Now, consider a graph where the maximum number of independent jobs happens to equal the minimum number of links needed for monitoring, i.e., $\alpha(G) = \rho(G)$ . What can we say about such a graph? By substituting this condition into Gallai's identities, a simple algebraic step reveals something remarkable: this is true if and only if $\tau(G) = \alpha'(G)$ . In other words, the condition for balancing "jobs vs. link-probes" is mathematically equivalent to the condition for balancing "guard-servers vs. parallel-links"! These four distinct, practical measures of a network are bound together by an elegant, hidden symmetry.

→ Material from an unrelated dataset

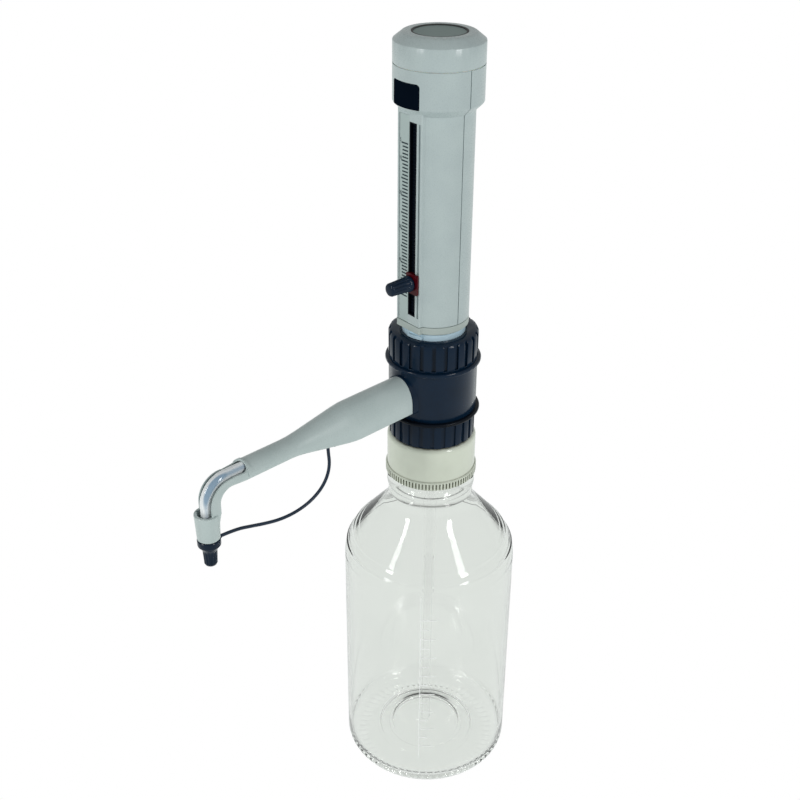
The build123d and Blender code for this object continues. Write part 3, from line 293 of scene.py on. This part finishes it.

This symmetry finds its most perfect expression in a special class of graphs: connected bipartite graphs that possess a perfect matching. In such a graph—a model for systems where elements can be split into two types with perfect pairing between them—the structure is so balanced that everything aligns. Here, the vertex cover number equals the edge cover number, and both are equal to the matching number, which is precisely half the number of vertices: $\tau(G) = \rho(G) = \alpha'(G) = n/2$ . In this idealized world, the minimum resources needed to cover (with either vertices or edges) and the maximum capacity for parallelism are one and the same. It is in discovering such profound, unifying patterns that we see the true power and beauty of mathematics.